Description Conservation Exhibitions Provenance Inscription Credit
Description Pacino di Bonaguida was one of the most prolific artists in early Renaissance Florence. Skilled in both panel painting and manuscript illumination, he executed numerous altarpieces for churches in and around Florence during the city’s great growth in wealth and power in the first half of the fourteenth century. In this unusual and little-studied altarpiece by Pacino, the Virgin and Child are flanked (left to right) by Saints Nicholas, Lawrence, James the Greater, and Francis of Assisi, with the painting’s donor appearing in smaller scale to the Virgin’s right. The monumentality of the figures recalls the painting of the groundbreaking artist, Giotto di Bondone, who was also active in Florence in the early fourteenth century. Innovative features in this traditional composition include the dynamic pose of the Christ Child with his legs stretched out and the depiction of the saints overlapping each other rather than appearing in individual panels. The figures’ distinctive facial features, the handling of drapery, and the particular textile patterns are characteristic of Pacino’s body of work. The appearance of this painting has been compromised over time. The paint surface displays centuries of old abrasions and restorations, the most recent of which from the 1970’s includes retouchings in places over fills covering original paint. At some point in the painting’s history the main horizontal grained wooden panel support was cut into three pieces with two vertical cuts on either side of the Madonna. Ongoing conservation has reunited the panel pieces into one and treatment has revealed two unidentified coats of arms each displaying a boar’s head, which are found in between the Virgin and the two saints who frame her. Close examination suggests that the painting was cut down along its upper edge, and perhaps had triangular gables over each figure, like the one above the Virgin’s head. The appearance of several painting materials has changed, as in the saints’ tarnished haloes, which were executed in silver leaf incised with radiating lines (and probably glazed with a warm tone that has gone), and in the darkened pigment of the background, which was originally a brilliant blue later overpainted with another blue that has altered with time.

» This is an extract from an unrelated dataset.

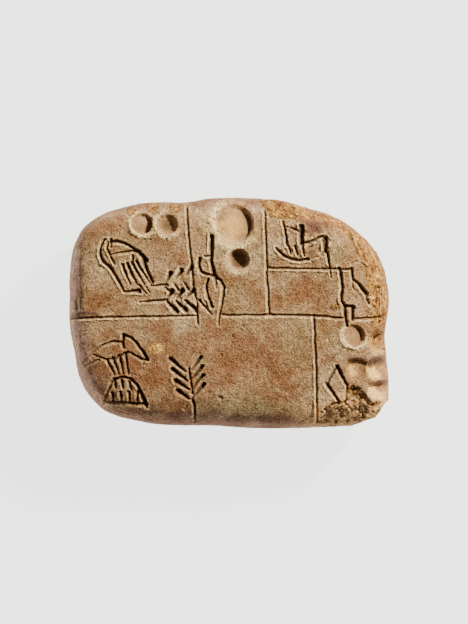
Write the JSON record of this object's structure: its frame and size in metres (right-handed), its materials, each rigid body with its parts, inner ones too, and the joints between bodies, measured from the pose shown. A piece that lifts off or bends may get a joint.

Date Description Narrative
7/10/1973Examinationexamined for condition
2/24/1977Examinationexamined for condition
1/25/1982Examinationeamined for exhibition
  • God's Minstrel: St. Francis of Assisi. The Walters Art Gallery, Baltimore. 1982.
  • Illuminated Manuscripts: Masterpieces in Miniature. The Walters Art Gallery, Baltimore. 1984-1985.
  • Florence at the Dawn of the Renaissance: Painting and Illumination, 1300-1350. J. Paul Getty Museum, Los Angeles. 2012-2013.
Provenance Private collection, Ireland; Justice James A. Murnaghan, Dublin, ca. 1930; Dr. Francis Murnaghan Fund, 1973 [mode of acquisition unknown]; Walters Art Museum, 1973, by gift.
Inscriptions [Transcription] The name of each saint, left to right: S. NCOLAUS; S. LAURETI[US]; S IACOP; S. F[R]CISC.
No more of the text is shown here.